Hear more about Chi-Chi's extraordinary life story by listening to her Desert Island Discs, above.
Julio Iglesias
Spanish music superstar Julio Iglesias is the best-selling Latin artist of all time, with more than 200m record sales (his son Enrique is second on the list, with Shakira in third place). But before Julio went on to find global success as a singer and songwriter, he played in goal for Real Madrid Castilla in the Spanish Segunda División. And much like Jack Johnson and Chi-Chi Nwanoku, his career in sport was also cut short by injury. As reported in 2014, a serious car crash compressed a nerve in his spine leaving him paralysed from the chest down and bed-ridden for two years. His football career was over, but he has fond memories of his time in sport, saying: "You feel 50,000 people in the stadium and you go on the grass and the magic starts.
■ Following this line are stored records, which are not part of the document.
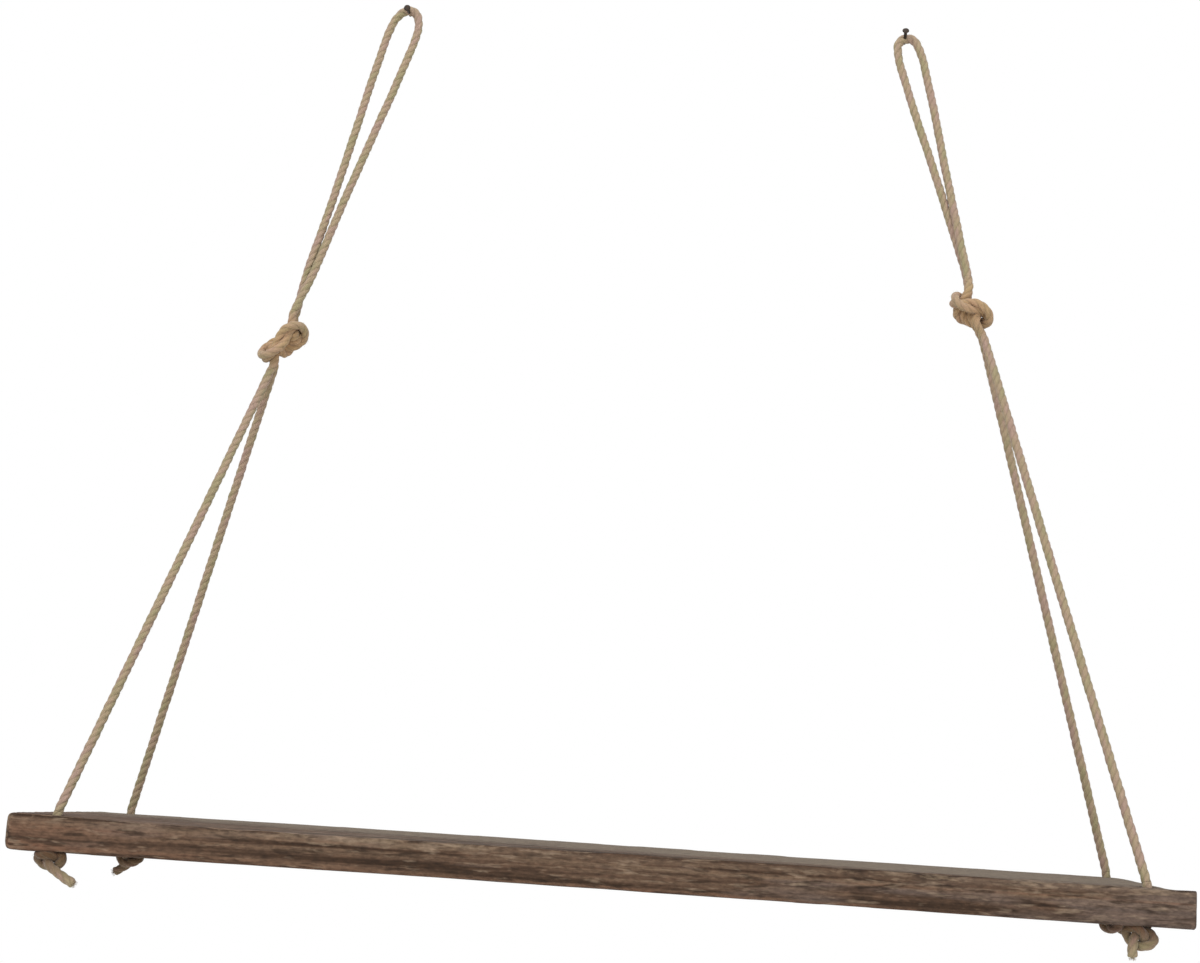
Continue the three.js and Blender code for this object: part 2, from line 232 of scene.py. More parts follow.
@dataclass
class Surface:
    """A mesh in the making: points in metres, faces, and values that ride on its points."""

    points: Array
    faces: list[Array]
    values: dict[str, Array] = field(default_factory=dict)

    def joined(self, other: "Surface") -> "Surface":
        """Put another surface beside this one, in the same mesh.

        Args:
            other: a surface with the same values on its points.

        Returns:
            Both as one surface.
        """
        shift = len(self.points)
        return Surface(
            np.concatenate([self.points, other.points]),
            self.faces + [f + shift for f in other.faces],
            {name: np.concatenate([v, other.values[name]]) for name, v in self.values.items()})

    def mesh(self, name: str) -> bpy.types.Object:
        """Make the Blender object of this surface.

        Args:
            name: the piece's name.

        Returns:
            The object, at the origin, with smooth faces.
        """
        data = bpy.data.meshes.new(name)
        corners = np.concatenate([f.ravel() for f in self.faces]).astype(np.int32)
        sizes = np.concatenate([np.full(len(f), f.shape[1]) for f in self.faces]).astype(np.int32)
        data.vertices.add(len(self.points))
        data.vertices.foreach_set("co", self.points.astype(np.float32).ravel())
        data.loops.add(len(corners))
        data.loops.foreach_set("vertex_index", corners)
        data.polygons.add(len(sizes))
        starts = np.concatenate([[0], np.cumsum(sizes)[:-1]]).astype(np.int32)
        data.polygons.foreach_set("loop_start", starts)
        data.polygons.foreach_set("loop_total", sizes)
        data.polygons.foreach_set("use_smooth", np.ones(len(sizes), bool))
        for key, value in self.values.items():
            kind = "FLOAT_VECTOR" if value.ndim == 2 else "FLOAT"
            layer = data.attributes.new(key, kind, "POINT")
            layer.data.foreach_set("vector" if value.ndim == 2 else "value",
                                   value.astype(np.float32).ravel())
        data.update(calc_edges=True)
        data.validate()
        return put_in_scene(name, data)


def quads(rows: int, columns: int) -> Array:
    """The faces between rings of points.

    Args:
        rows: how many rings.
        columns: how many points in a ring.

    Returns:
        Four point numbers for each face, turned so that faces point out of rings that run
        anticlockwise when seen from the last ring.
    """
    ring = np.arange(columns)
    row = np.arange(rows - 1)[:, None] * columns
    ahead = (ring + 1) % columns
    corners = [row + ring, row + ahead, row + columns + ahead, row + columns + ring]
    return np.stack(corners, -1).reshape(-1, 4)


def capped(rows: int, columns: int, clockwise: bool = False) -> list[Array]:
    """The faces of rings that end in two flat caps, each a fan from its ring's first point.

    Args:
        rows: how many rings.
        columns: how many points in a ring.
        clockwise: whether the rings run clockwise when seen from the last one.

    Returns:
        The side's faces and each cap's, all pointing outwards.
    """
    fan = np.arange(1, columns - 1)
    one, other = (fan, fan + 1) if clockwise else (fan + 1, fan)
    side = quads(rows, columns)
    return [side[:, ::-1] if clockwise else side, np.stack([0 * fan, one, other], -1),
            np.stack([0 * fan, other, one], -1) + (rows - 1) * columns]


def pointed(rows: int, columns: int) -> list[Array]:
    """The faces of rings that close to a point at each end.

    Args:
        rows: how many rings.
        columns: how many points in a ring.

    Returns:
        The side's faces and each end's. The two end points come after all the rings' own.
    """
    ring = np.arange(columns)
    ahead = (ring + 1) % columns
    first_end, last_ring = rows * columns, (rows - 1) * columns
    return [quads(rows, columns), np.stack([0 * ring + first_end, ahead, ring], -1),
            np.stack([0 * ring + first_end + 1, last_ring + ring, last_ring + ahead], -1)]


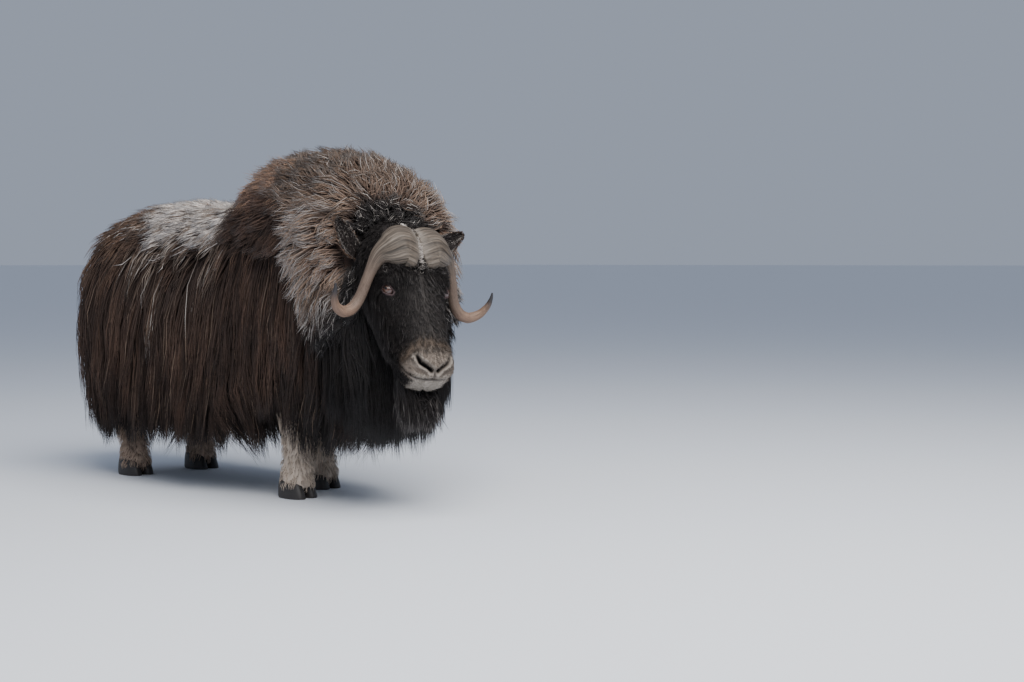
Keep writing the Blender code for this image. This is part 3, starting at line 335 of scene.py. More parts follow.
def torso_rings(count, sides):
    """Rings of the torso skin."""
    rings = []
    t = np.linspace(0, 1, count)
    t = 0.45 * t + 0.55 * (0.5 - 0.5 * np.cos(np.pi * t))
    for x in TORSO_ROWS[0][0] + (TORSO_ROWS[-1][0] - TORSO_ROWS[0][0]) * t:
        top, middle, bottom, half = table_row(TORSO_ROWS, x)
        a, b = squared(2 * np.pi * (np.arange(sides) + 0.5) / sides, TORSO_SQUARENESS)
        z = middle + np.where(b > 0, top - middle, middle - bottom) * b
        rings.append(np.stack([np.full(sides, x), half * a, z], 1))
    return rings


def neck_rings(count, sides):
    """Rings of the neck skin."""
    rings = []
    for x in np.linspace(NECK_ROWS[0][0], NECK_ROWS[-1][0], count):
        y, z, half, up, down = table_row(NECK_ROWS, x)
        share = np.clip((x - 0.3) / 0.585, 0, 1)
        axis = unit(NECK_NORMAL * (1 - share) + NECK_END_AXIS * share)
        side = unit(np.cross((0, 0, 1), axis))
        rise = np.cross(axis, side)
        a, b = squared(2 * np.pi * (np.arange(sides) + 0.5) / sides, 2.15)
        reach = np.where(b > 0, up, down)
        rings.append(np.array((x, y, z)) + np.outer(half * a, side) + np.outer(reach * b, rise))
    return rings


def limb_rings(name, count, sides):
    """Rings of a leg's skin, reaching up into the body."""
    rows = FORELEG_ROWS if name.startswith("fore") else HINDLEG_ROWS
    place = FOOT_PLACES[name]
    rings = []
    for z in np.linspace(rows[0][0], rows[-1][0], count):
        forward, length, width = table_row(rows, z)
        angle = 2 * np.pi * np.arange(sides) / sides
        rings.append(np.stack([place[0] + forward + length * np.cos(angle),
                               place[1] + width * np.sin(angle), np.full(sides, z)], 1))
    return rings


def tail_rings():
    """Rings of the tail's skin."""
    rings = []
    for share, size in ((0.0, 0.5), (0.2, 0.8), (0.5, 0.9), (0.8, 0.6), (0.98, 0.2)):
        angle = 2 * np.pi * np.arange(16) / 16
        centre = TAIL_ROOT + DOWN * 0.2 * share - np.array((0.035 * share + 0.01, 0, 0))
        ring = np.stack([0.024 * size * np.cos(angle), 0.028 * size * np.sin(angle), 0 * angle], 1)
        rings.append(centre + ring)
    return rings


def make_body_skin():
    """One smooth skin over torso, neck, legs and tail."""
    parts = [loft("part", torso_rings(40, 48)), loft("part", neck_rings(24, 40)), loft("part", tail_rings())]
    parts += [loft("part", limb_rings(name, 20, 24)) for name in FOOT_PLACES]
    skin = parts[0]
    skin.name = "skin_body"
    with bpy.context.temp_override(active_object=skin, selected_editable_objects=parts, object=skin):
        bpy.ops.object.join()
    merge = skin.modifiers.new("merge", "REMESH")
    merge.mode = "VOXEL"
    merge.voxel_size = 0.0125
    even = skin.modifiers.new("even", "SMOOTH")
    even.factor = 0.5
    even.iterations = 5
    graph = bpy.context.evaluated_depsgraph_get()
    mesh = bpy.data.meshes.new_from_object(skin.evaluated_get(graph))
    skin.modifiers.clear()
    skin.data = mesh
    mesh.polygons.foreach_set("use_smooth", [True] * len(mesh.polygons))
    return skin


# Head

def eye_frame(side):
    """Centre of an eye and its directions: look, along the lids, across the lids."""
    centre = head_point(EYE_PLACE[0], side * EYE_PLACE[1], EYE_PLACE[2])
    look = unit(HEAD_V * side * 0.86 + HEAD_W * 0.50 - HEAD_U * 0.05)
    slit = unit(HEAD_U * 0.74 + HEAD_W * 0.67)
    slit = unit(slit - look * (slit @ look))
    return centre, look, slit, np.cross(look, slit)


def lid_oval(rel, slit, cross):
    """Size of the oval through places from the eye's centre, 1 at the edge of the lids."""
    return np.sqrt((rel @ slit / LID_HALF_LENGTH) ** 2 + (rel @ cross / LID_HALF_HEIGHT) ** 2)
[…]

You feel like you are something else. All the dreams that you have for years come back in a reality and you are in front of so many people playing a match and you win, you lose. It's passion, it's courage."
Paul McGregor (Ulterior)
[Warning: Contains flashing images]
Finally, one for all you fans of underground, gothy post-punk, and it's a surprising one: Paul McGregor, singer of Ulterior, who once toured with The Sisters of Mercy, used to play for Nottingham Forest. Strange, but true. He came up through the youth system at the club, made the first team, scored a wonder goal against Sheffield Wednesday in 1999 (a bicycle kick: check YouTube), then went to play for Carlisle United, Preston North End, Plymouth Argyle and Northampton Town, before turning to music.